In America, the only Western democracy to carry out frequent executions, the issue of capital punishment is constantly debated. The consensus against executions in the 1960s and early 1970s as an unconstitutional “cruel and unusual punishment” has swung towards widely varying application in different states. There are more than 3,400 prisoners on “death row” in US prisons. This is despite the fact that, since 1973, evidence that they were innocent has led to the release of 122 prisoners sentenced to death. In 2004 there were six such cases, and three up to December 2005. Forensic science, particularly DNA sampling, has been crucial. However, the “law and order” and “tough on violence” mantras often prevail.
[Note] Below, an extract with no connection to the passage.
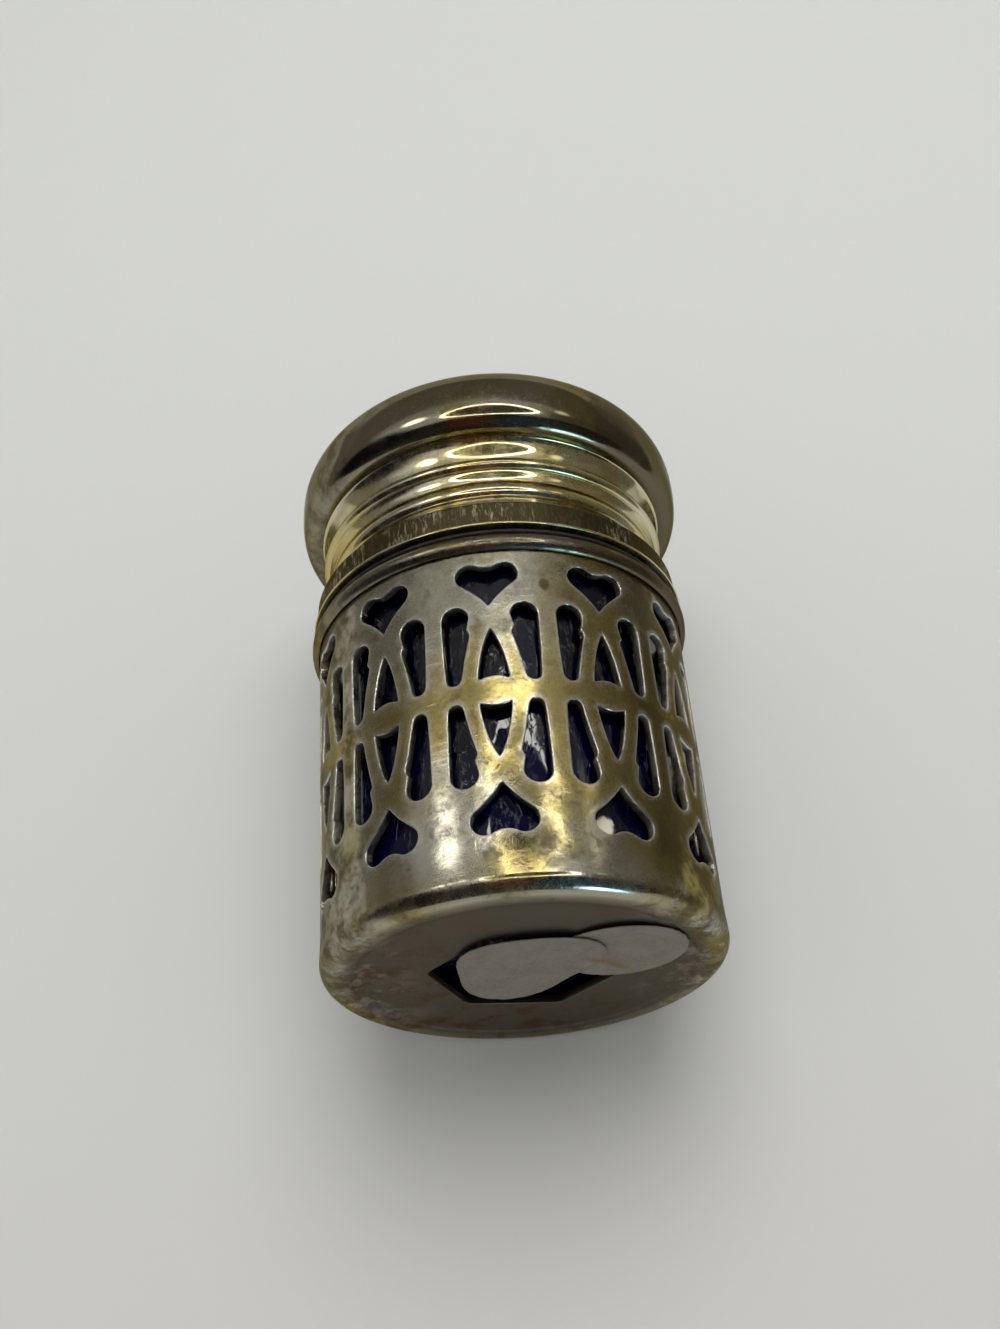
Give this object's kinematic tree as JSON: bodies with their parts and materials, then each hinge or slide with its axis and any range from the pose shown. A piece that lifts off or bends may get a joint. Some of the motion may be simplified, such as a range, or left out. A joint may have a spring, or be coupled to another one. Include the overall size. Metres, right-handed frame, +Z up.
{
  "type": "salt shaker",
  "caption": "Cylindrical salt shaker: a pierced silver-plated holder, a blue glass liner with a threaded neck and a ringed, bun-shaped screw lid with sprinkle holes.",
  "frame": {"origin": "centre of the foot's underside, on the common axis", "axes": "+Z up along the common axis from the foot to the crown of the lid; a column of hearts faces -Y"},
  "size_m": [0.0438, 0.0438, 0.0648],
  "materials": {
    "silver_plate": "worn silver plate, warm grey with yellow-brown tarnish",
    "cobalt_glass": "glossy deep cobalt blue glass",
    "brass": "dull unplated brass",
    "cork": "matte cork"
  },
  "bodies": {
    "holder": {"holder_sleeve": "silver_plate", "rim_bead": "silver_plate"},
    "liner": {"glass_liner": "cobalt_glass"},
    "washer": {"lid_washer": "cork"},
    "lid": {"screw_ring": "brass", "lid_collar": "silver_plate", "lid_dome": "silver_plate"}
  },
  "joints": [
    {"name": "liner_lift", "type": "slide", "parent": "holder", "child": "liner", "axis": [0, 0, 1], "range_m": [0, 0.045]},
    {"name": "lid_rise", "type": "slide", "parent": "liner", "child": "washer", "axis": [0, 0, 1], "range_m": [0, 0.0064]},
    {"name": "lid_turn", "type": "hinge", "parent": "washer", "child": "lid", "pos_m": [0, 0, 0.0475], "axis": [0, 0, 1], "range_deg": [0, 630]}
  ],
  "couplings": [
    {"joint": "lid_rise", "follows": "lid_turn", "m_per_rad": 0.00057296}
  ]
}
As Governor of Texas from 1994 to 2000, President George Bush presided over 152 executions.
As is often the case, specific executions focus debate. In December 2005 Nguyen Tuong Van, a young Australian arrested in transit to Melbourne and convicted of heroin smuggling, was executed in Singapore, despite appeals for clemency from the Australian Government, lawyers, religious leaders and others. His death sentence was mandatory, illustrating the inherent injustice of all mandatory sentencing. Moreover, this execution and other cases in Bali have raised the issue of Australian police co-operation with states still executing people. Attorney General Phillip Ruddock correctly described capital punishment as “barbaric”, ignoring the blatant hypocrisy of his long-held position on Guantanamo inmate David Hicks.
In December 2005, Stanley “Tookie” Williams, executed at San Quentin, California, for murder, became one of the slightly more than the 1,000th American executed since the USA Supreme Court reinstated the death penalty in 1977. Williams, one of the founders of the notorious “Crips” street gang in Los Angeles in the early 1970s, was convicted of four murders on less than convincing evidence (he always claimed innocence) in 1981. While on death row he became an anti-violence advocate, renounced gang culture and wrote a series of childrens books about the dangers of gang life.
California Governor Arnold Schwarzenegger rejected his final appeal for clemency, saying he was clearly guilty and had never admitted guilt or shown remorse. Among other things, the public debate surrounding this and other cases emphasised the clear racial bias against Afro-Americans evident in the statistics.
In those countries where the death penalty has been abolished, imprisonment has become the panacea for all social ailments. In New South Wales, according to recent Department of Corrective Services figures, following an increase of 7 per cent last year, there are now more than 9,000 people in gaol. This is about one in 600 adults in the state, a rate that has almost doubled since the mid-1980s.
The average prison population has increased by about 400 inmates - equivalent to one extra prison a year - for the last seven years. These increases have been driven by the legislative outcomes of the never-ending “law and order debate”, particularly tougher sentences, restrictive sentencing guidelines, tougher bail application rules and the targeting of repeat offenders. More than half the prisoners are serving sentences longer than two years.
NSW prisons also have tough internal regimes. Inmates are allowed fewer hours out of their cells than any other state. But the benefits of all this are highly dubious. NSW has the highest rate of recidivism (re-offending) in Australia. Professor Chris Cunneen, Director of the NSW Institute of Criminology, has made the point: “You could argue that you’re providing community protection by putting people in custody but you are not providing any rehabilitative impact.”